Items from a dataset -
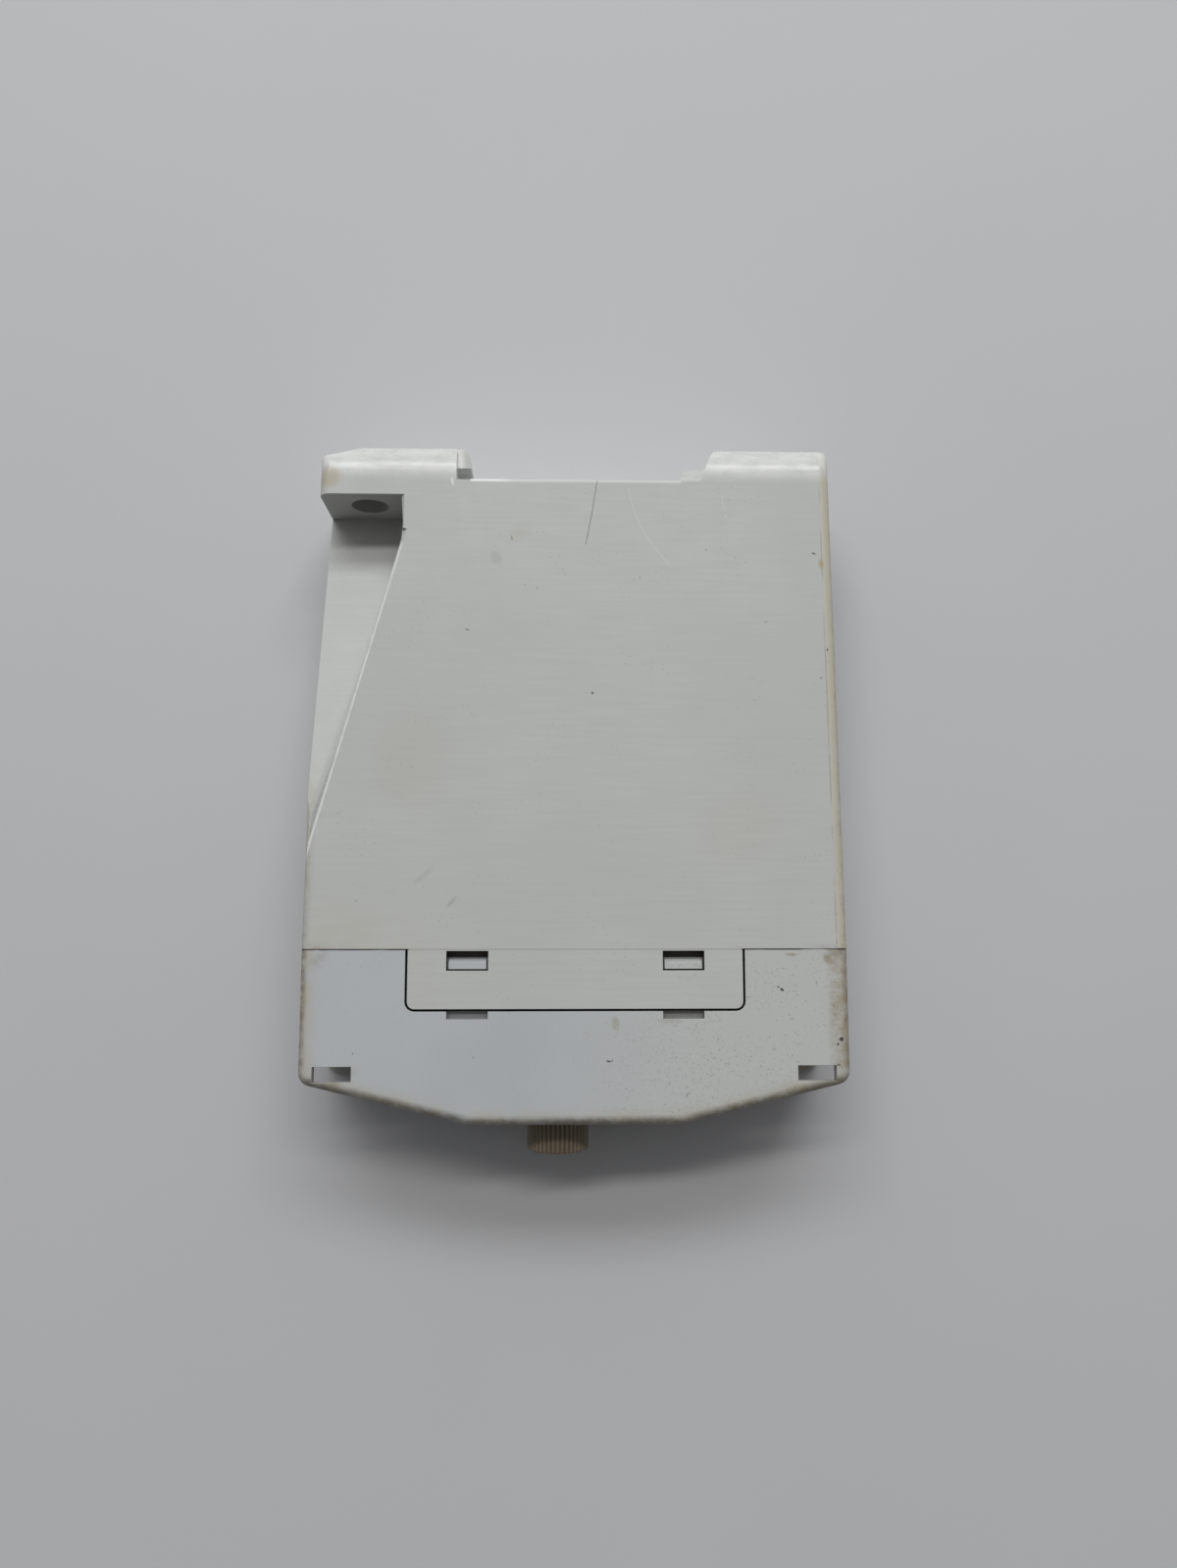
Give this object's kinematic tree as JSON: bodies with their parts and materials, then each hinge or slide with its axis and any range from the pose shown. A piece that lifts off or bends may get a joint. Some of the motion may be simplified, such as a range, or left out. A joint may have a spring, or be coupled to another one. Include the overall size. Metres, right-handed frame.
{
  "type": "rail-mounted door control module",
  "caption": "Narrow rail-mounted control module with clip-on front cover, knurled setting knob, sprung rail latch, screw lugs and screw terminals for a motorised door.",
  "frame": {"origin": "middle of the side face that the module lies on, centred on its overall length and depth", "axes": "+X along the rail's width from the fixed hook (upper end) to the sprung latch (lower end), +Y from the front towards the rail, +Z across the module's width, from the side face it lies on to the other"},
  "size_m": [0.0788, 0.1064, 0.0225],
  "materials": {
    "case_plastic": "light grey, satin, fine moulded texture",
    "cover_plastic": "paler cool grey, matte, with brown grime along its edges",
    "dial_plate": "white printed ring with a plain dial",
    "green_lens": "clear tinted, polished",
    "amber_lens": "clear tinted, polished",
    "green_lamp": "diffused",
    "amber_lamp": "diffused",
    "circuit_board": "green solder mask",
    "black_plastic": "moulded, dull",
    "relay_case": "dark blue, dull",
    "tinned_metal": "tinned",
    "core_steel": "laminated, oiled",
    "bobbin_plastic": "natural nylon",
    "copper_winding": "enamelled copper wire under tape",
    "capacitor_sleeve": "shrunk sleeve",
    "blue_coating": "dipped",
    "fuse_case": "brown moulding",
    "black_epoxy": "moulded epoxy",
    "crystal_can": "drawn can",
    "resistor_coating": "dipped, beige",
    "ochre_coating": "dipped, ochre",
    "brass": "bare, drawn",
    "spring_steel": "drawn wire",
    "knob_plastic": "beige, moulded, slightly soiled",
    "shaft_plastic": "white moulding",
    "plated_steel": "zinc plated",
    "clamp_steel": "yellow passivated zinc"
  },
  "bodies": {
    "housing": {"housing_shell": "case_plastic", "front_cover": "cover_plastic", "scale_plate": "dial_plate", "led_lens_power": "green_lens", "led_lens_relay": "amber_lens", "led_power": "green_lamp", "led_relay": "amber_lamp", "front_board": "circuit_board", "main_board": "circuit_board", "board_header": "black_plastic", "output_relay": "relay_case", "relay_pins": "tinned_metal", "transformer_core": "core_steel", "transformer_bobbin": "bobbin_plastic", "transformer_winding": "copper_winding", "supply_capacitor": "capacitor_sleeve", "filter_capacitor": "capacitor_sleeve", "varistor": "blue_coating", "fuse": "fuse_case", "bridge_rectifier": "black_epoxy", "controller_chip": "black_epoxy", "voltage_regulator": "black_epoxy", "crystal": "crystal_can", "resistors": "resistor_coating", "ceramic_capacitors": "ochre_coating", "potentiometer_body": "black_plastic", "upper_terminal_block": "black_plastic", "lower_terminal_block": "black_plastic", "upper_contact_bars": "brass", "lower_contact_bars": "brass", "latch_spring": "spring_steel"},
    "knob": {"setting_knob": "knob_plastic", "potentiometer_shaft": "shaft_plastic"},
    "latch": {"rail_latch": "case_plastic"},
    "screw_1": {"terminal_screw_1": "plated_steel"},
    "clamp_1": {"terminal_clamp_1": "clamp_steel"},
    "screw_2": {"terminal_screw_2": "plated_steel"},
    "clamp_2": {"terminal_clamp_2": "clamp_steel"},
    "screw_3": {"terminal_screw_3": "plated_steel"},
    "clamp_3": {"terminal_clamp_3": "clamp_steel"},
    "screw_4": {"terminal_screw_4": "plated_steel"},
    "clamp_4": {"terminal_clamp_4": "clamp_steel"},
    "screw_5": {"terminal_screw_5": "plated_steel"},
    "clamp_5": {"terminal_clamp_5": "clamp_steel"},
    "screw_6": {"terminal_screw_6": "plated_steel"},
    "clamp_6": {"terminal_clamp_6": "clamp_steel"}
  },
  "joints": [
    {"name": "setting_knob_turn", "type": "hinge", "parent": "housing", "child": "knob", "pos_m": [-0.0025, -0.05, 0.01125], "axis": [0, -1, 0], "range_deg": [-140, 140]},
    {"name": "rail_latch_slide", "type": "slide", "parent": "housing", "child": "latch", "axis": [1, 0, 0], "range_m": [0, 0.0025], "stiffness_N_per_m": 1200, "springref_m": -0.003, "deforming": ["latch_spring"]},
    {"name": "terminal_screw_1_turn", "type": "hinge", "parent": "housing", "child": "screw_1", "pos_m": [-0.0346, -0.035, 0.00505], "axis": [0, 1, 0], "range_deg": [0, 2376]},
    {"name": "terminal_clamp_1_slide", "type": "slide", "parent": "housing", "child": "clamp_1", "axis": [0, -1, 0], "range_m": [0, 0.0033]},
    {"name": "terminal_screw_2_turn", "type": "hinge", "parent": "housing", "child": "screw_2", "pos_m": [-0.0346, -0.035, 0.01125], "axis": [0, 1, 0], "range_deg": [0, 2376]},
    {"name": "terminal_clamp_2_slide", "type": "slide", "parent": "housing", "child": "clamp_2", "axis": [0, -1, 0], "range_m": [0, 0.0033]},
    {"name": "terminal_screw_3_turn", "type": "hinge", "parent": "housing", "child": "screw_3", "pos_m": [-0.0346, -0.035, 0.01745], "axis": [0, 1, 0], "range_deg": [0, 2376]},
    {"name": "terminal_clamp_3_slide", "type": "slide", "parent": "housing", "child": "clamp_3", "axis": [0, -1, 0], "range_m": [0, 0.0033]},
    {"name": "terminal_screw_4_turn", "type": "hinge", "parent": "housing", "child": "screw_4", "pos_m": [0.0346, -0.035, 0.00505], "axis": [0, 1, 0], "range_deg": [0, 2376]},
    {"name": "terminal_clamp_4_slide", "type": "slide", "parent": "housing", "child": "clamp_4", "axis": [0, -1, 0], "range_m": [0, 0.0033]},
    {"name": "terminal_screw_5_turn", "type": "hinge", "parent": "housing", "child": "screw_5", "pos_m": [0.0346, -0.035, 0.01125], "axis": [0, 1, 0], "range_deg": [0, 2376]},
    {"name": "terminal_clamp_5_slide", "type": "slide", "parent": "housing", "child": "clamp_5", "axis": [0, -1, 0], "range_m": [0, 0.0033]},
    {"name": "terminal_screw_6_turn", "type": "hinge", "parent": "housing", "child": "screw_6", "pos_m": [0.0346, -0.035, 0.01745], "axis": [0, 1, 0], "range_deg": [0, 2376]},
    {"name": "terminal_clamp_6_slide", "type": "slide", "parent": "housing", "child": "clamp_6", "axis": [0, -1, 0], "range_m": [0, 0.0033]}
  ],
  "couplings": [
    {"joint": "terminal_screw_1_turn", "follows": "terminal_clamp_1_slide", "rad_per_m": 12566},
    {"joint": "terminal_screw_2_turn", "follows": "terminal_clamp_2_slide", "rad_per_m": 12566},
    {"joint": "terminal_screw_3_turn", "follows": "terminal_clamp_3_slide", "rad_per_m": 12566},
    {"joint": "terminal_screw_4_turn", "follows": "terminal_clamp_4_slide", "rad_per_m": 12566},
    {"joint": "terminal_screw_5_turn", "follows": "terminal_clamp_5_slide", "rad_per_m": 12566},
    {"joint": "terminal_screw_6_turn", "follows": "terminal_clamp_6_slide", "rad_per_m": 12566}
  ]
}
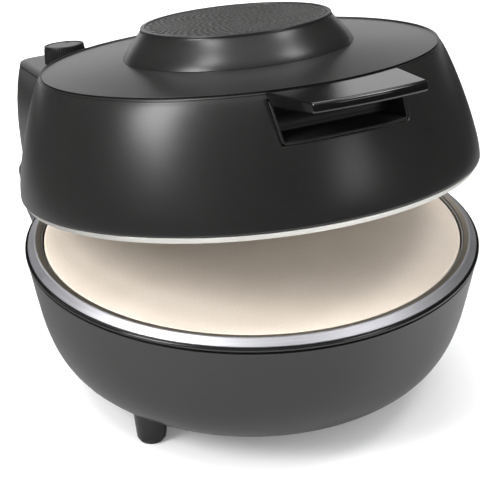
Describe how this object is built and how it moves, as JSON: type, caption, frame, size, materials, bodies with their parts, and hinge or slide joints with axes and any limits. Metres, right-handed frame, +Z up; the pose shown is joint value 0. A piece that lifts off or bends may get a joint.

What the exercise asks - Write out every entry again, keeping each line exactly the same.

Task solution -
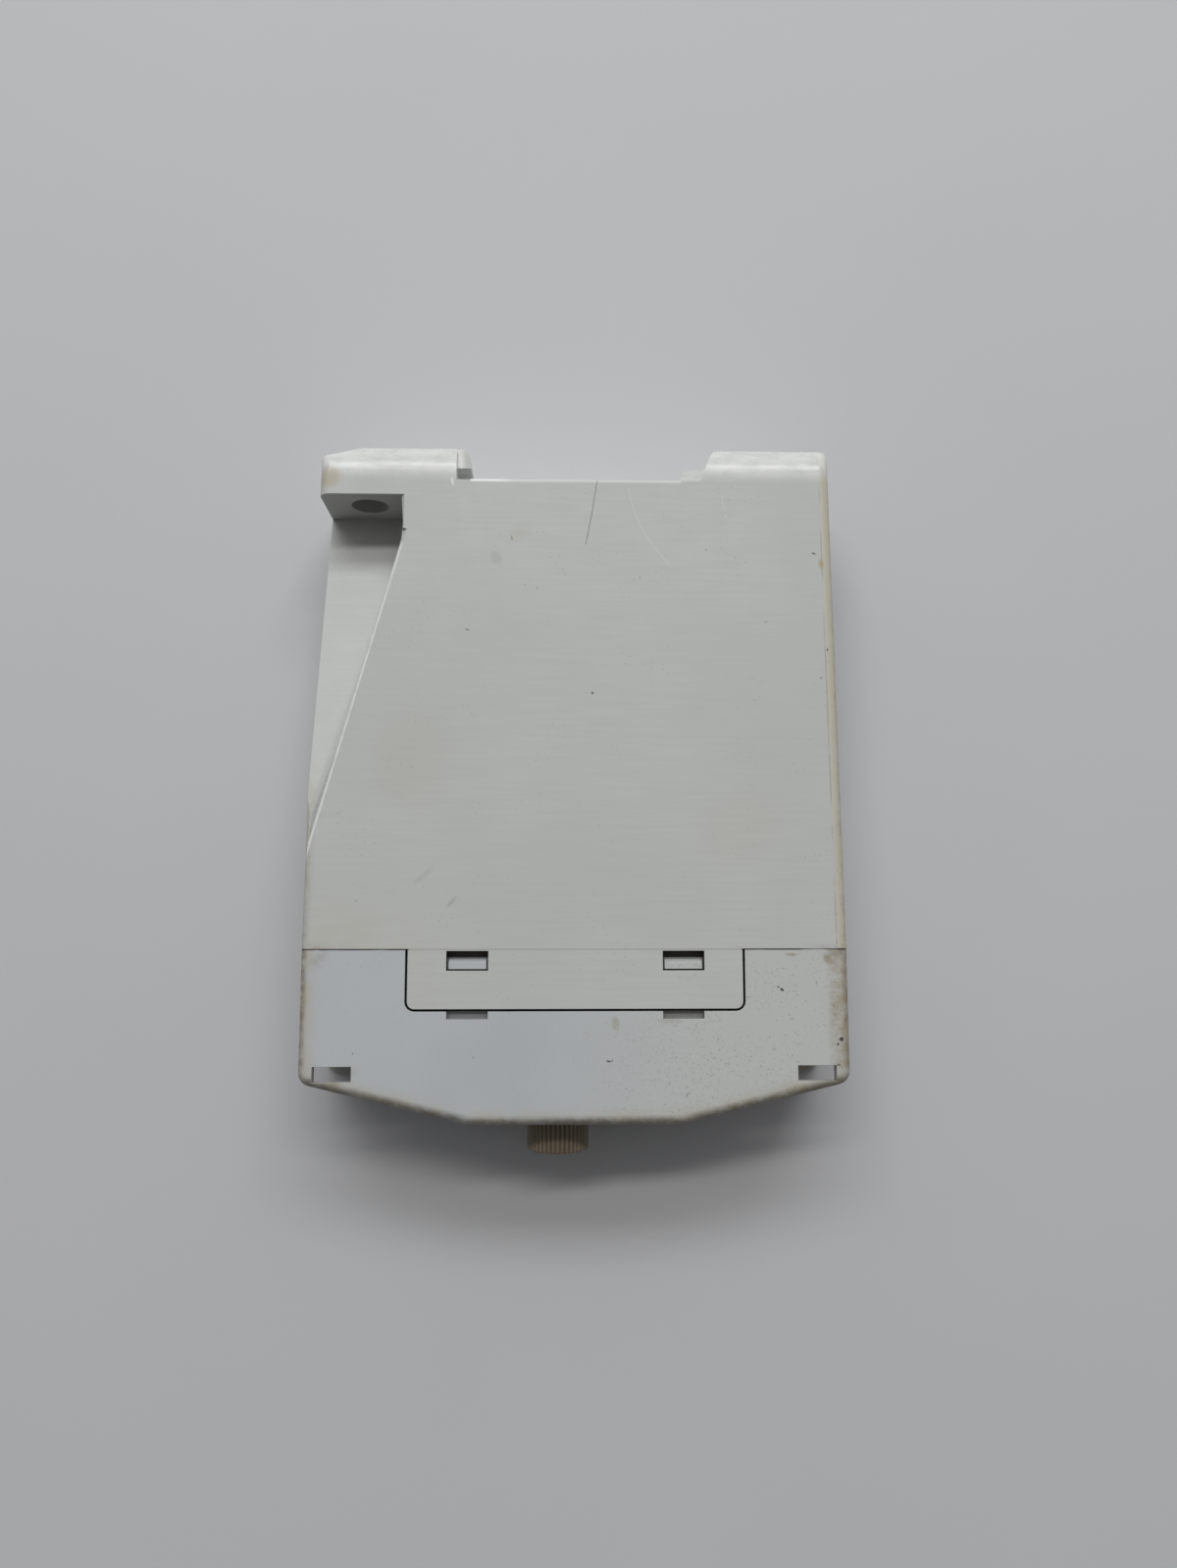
Give this object's kinematic tree as JSON: bodies with their parts and materials, then each hinge or slide with its axis and any range from the pose shown. A piece that lifts off or bends may get a joint. Some of the motion may be simplified, such as a range, or left out. A joint may have a spring, or be coupled to another one. Include the overall size. Metres, right-handed frame.
{
  "type": "rail-mounted door control module",
  "caption": "Narrow rail-mounted control module with clip-on front cover, knurled setting knob, sprung rail latch, screw lugs and screw terminals for a motorised door.",
  "frame": {"origin": "middle of the side face that the module lies on, centred on its overall length and depth", "axes": "+X along the rail's width from the fixed hook (upper end) to the sprung latch (lower end), +Y from the front towards the rail, +Z across the module's width, from the side face it lies on to the other"},
  "size_m": [0.0788, 0.1064, 0.0225],
  "materials": {
    "case_plastic": "light grey, satin, fine moulded texture",
    "cover_plastic": "paler cool grey, matte, with brown grime along its edges",
    "dial_plate": "white printed ring with a plain dial",
    "green_lens": "clear tinted, polished",
    "amber_lens": "clear tinted, polished",
    "green_lamp": "diffused",
    "amber_lamp": "diffused",
    "circuit_board": "green solder mask",
    "black_plastic": "moulded, dull",
    "relay_case": "dark blue, dull",
    "tinned_metal": "tinned",
    "core_steel": "laminated, oiled",
    "bobbin_plastic": "natural nylon",
    "copper_winding": "enamelled copper wire under tape",
    "capacitor_sleeve": "shrunk sleeve",
    "blue_coating": "dipped",
    "fuse_case": "brown moulding",
    "black_epoxy": "moulded epoxy",
    "crystal_can": "drawn can",
    "resistor_coating": "dipped, beige",
    "ochre_coating": "dipped, ochre",
    "brass": "bare, drawn",
    "spring_steel": "drawn wire",
    "knob_plastic": "beige, moulded, slightly soiled",
    "shaft_plastic": "white moulding",
    "plated_steel": "zinc plated",
    "clamp_steel": "yellow passivated zinc"
  },
  "bodies": {
    "housing": {"housing_shell": "case_plastic", "front_cover": "cover_plastic", "scale_plate": "dial_plate", "led_lens_power": "green_lens", "led_lens_relay": "amber_lens", "led_power": "green_lamp", "led_relay": "amber_lamp", "front_board": "circuit_board", "main_board": "circuit_board", "board_header": "black_plastic", "output_relay": "relay_case", "relay_pins": "tinned_metal", "transformer_core": "core_steel", "transformer_bobbin": "bobbin_plastic", "transformer_winding": "copper_winding", "supply_capacitor": "capacitor_sleeve", "filter_capacitor": "capacitor_sleeve", "varistor": "blue_coating", "fuse": "fuse_case", "bridge_rectifier": "black_epoxy", "controller_chip": "black_epoxy", "voltage_regulator": "black_epoxy", "crystal": "crystal_can", "resistors": "resistor_coating", "ceramic_capacitors": "ochre_coating", "potentiometer_body": "black_plastic", "upper_terminal_block": "black_plastic", "lower_terminal_block": "black_plastic", "upper_contact_bars": "brass", "lower_contact_bars": "brass", "latch_spring": "spring_steel"},
    "knob": {"setting_knob": "knob_plastic", "potentiometer_shaft": "shaft_plastic"},
    "latch": {"rail_latch": "case_plastic"},
    "screw_1": {"terminal_screw_1": "plated_steel"},
    "clamp_1": {"terminal_clamp_1": "clamp_steel"},
    "screw_2": {"terminal_screw_2": "plated_steel"},
    "clamp_2": {"terminal_clamp_2": "clamp_steel"},
    "screw_3": {"terminal_screw_3": "plated_steel"},
    "clamp_3": {"terminal_clamp_3": "clamp_steel"},
    "screw_4": {"terminal_screw_4": "plated_steel"},
    "clamp_4": {"terminal_clamp_4": "clamp_steel"},
    "screw_5": {"terminal_screw_5": "plated_steel"},
    "clamp_5": {"terminal_clamp_5": "clamp_steel"},
    "screw_6": {"terminal_screw_6": "plated_steel"},
    "clamp_6": {"terminal_clamp_6": "clamp_steel"}
  },
  "joints": [
    {"name": "setting_knob_turn", "type": "hinge", "parent": "housing", "child": "knob", "pos_m": [-0.0025, -0.05, 0.01125], "axis": [0, -1, 0], "range_deg": [-140, 140]},
    {"name": "rail_latch_slide", "type": "slide", "parent": "housing", "child": "latch", "axis": [1, 0, 0], "range_m": [0, 0.0025], "stiffness_N_per_m": 1200, "springref_m": -0.003, "deforming": ["latch_spring"]},
    {"name": "terminal_screw_1_turn", "type": "hinge", "parent": "housing", "child": "screw_1", "pos_m": [-0.0346, -0.035, 0.00505], "axis": [0, 1, 0], "range_deg": [0, 2376]},
    {"name": "terminal_clamp_1_slide", "type": "slide", "parent": "housing", "child": "clamp_1", "axis": [0, -1, 0], "range_m": [0, 0.0033]},
    {"name": "terminal_screw_2_turn", "type": "hinge", "parent": "housing", "child": "screw_2", "pos_m": [-0.0346, -0.035, 0.01125], "axis": [0, 1, 0], "range_deg": [0, 2376]},
    {"name": "terminal_clamp_2_slide", "type": "slide", "parent": "housing", "child": "clamp_2", "axis": [0, -1, 0], "range_m": [0, 0.0033]},
    {"name": "terminal_screw_3_turn", "type": "hinge", "parent": "housing", "child": "screw_3", "pos_m": [-0.0346, -0.035, 0.01745], "axis": [0, 1, 0], "range_deg": [0, 2376]},
    {"name": "terminal_clamp_3_slide", "type": "slide", "parent": "housing", "child": "clamp_3", "axis": [0, -1, 0], "range_m": [0, 0.0033]},
    {"name": "terminal_screw_4_turn", "type": "hinge", "parent": "housing", "child": "screw_4", "pos_m": [0.0346, -0.035, 0.00505], "axis": [0, 1, 0], "range_deg": [0, 2376]},
    {"name": "terminal_clamp_4_slide", "type": "slide", "parent": "housing", "child": "clamp_4", "axis": [0, -1, 0], "range_m": [0, 0.0033]},
    {"name": "terminal_screw_5_turn", "type": "hinge", "parent": "housing", "child": "screw_5", "pos_m": [0.0346, -0.035, 0.01125], "axis": [0, 1, 0], "range_deg": [0, 2376]},
    {"name": "terminal_clamp_5_slide", "type": "slide", "parent": "housing", "child": "clamp_5", "axis": [0, -1, 0], "range_m": [0, 0.0033]},
    {"name": "terminal_screw_6_turn", "type": "hinge", "parent": "housing", "child": "screw_6", "pos_m": [0.0346, -0.035, 0.01745], "axis": [0, 1, 0], "range_deg": [0, 2376]},
    {"name": "terminal_clamp_6_slide", "type": "slide", "parent": "housing", "child": "clamp_6", "axis": [0, -1, 0], "range_m": [0, 0.0033]}
  ],
  "couplings": [
    {"joint": "terminal_screw_1_turn", "follows": "terminal_clamp_1_slide", "rad_per_m": 12566},
    {"joint": "terminal_screw_2_turn", "follows": "terminal_clamp_2_slide", "rad_per_m": 12566},
    {"joint": "terminal_screw_3_turn", "follows": "terminal_clamp_3_slide", "rad_per_m": 12566},
    {"joint": "terminal_screw_4_turn", "follows": "terminal_clamp_4_slide", "rad_per_m": 12566},
    {"joint": "terminal_screw_5_turn", "follows": "terminal_clamp_5_slide", "rad_per_m": 12566},
    {"joint": "terminal_screw_6_turn", "follows": "terminal_clamp_6_slide", "rad_per_m": 12566}
  ]
}
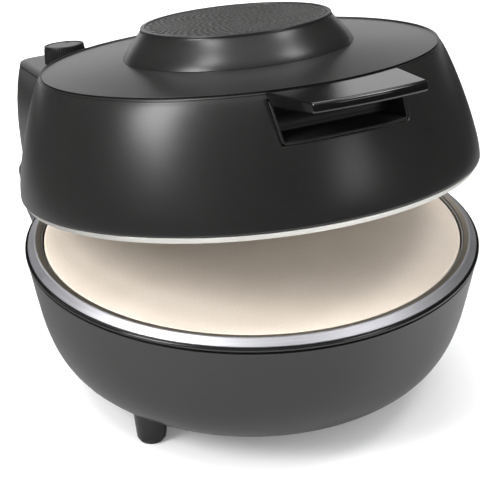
Describe how this object is built and how it moves, as JSON: type, caption, frame, size, materials, bodies with their parts, and hinge or slide joints with axes and any limits. Metres, right-handed frame, +Z up; the pose shown is joint value 0. A piece that lifts off or bends may get a joint.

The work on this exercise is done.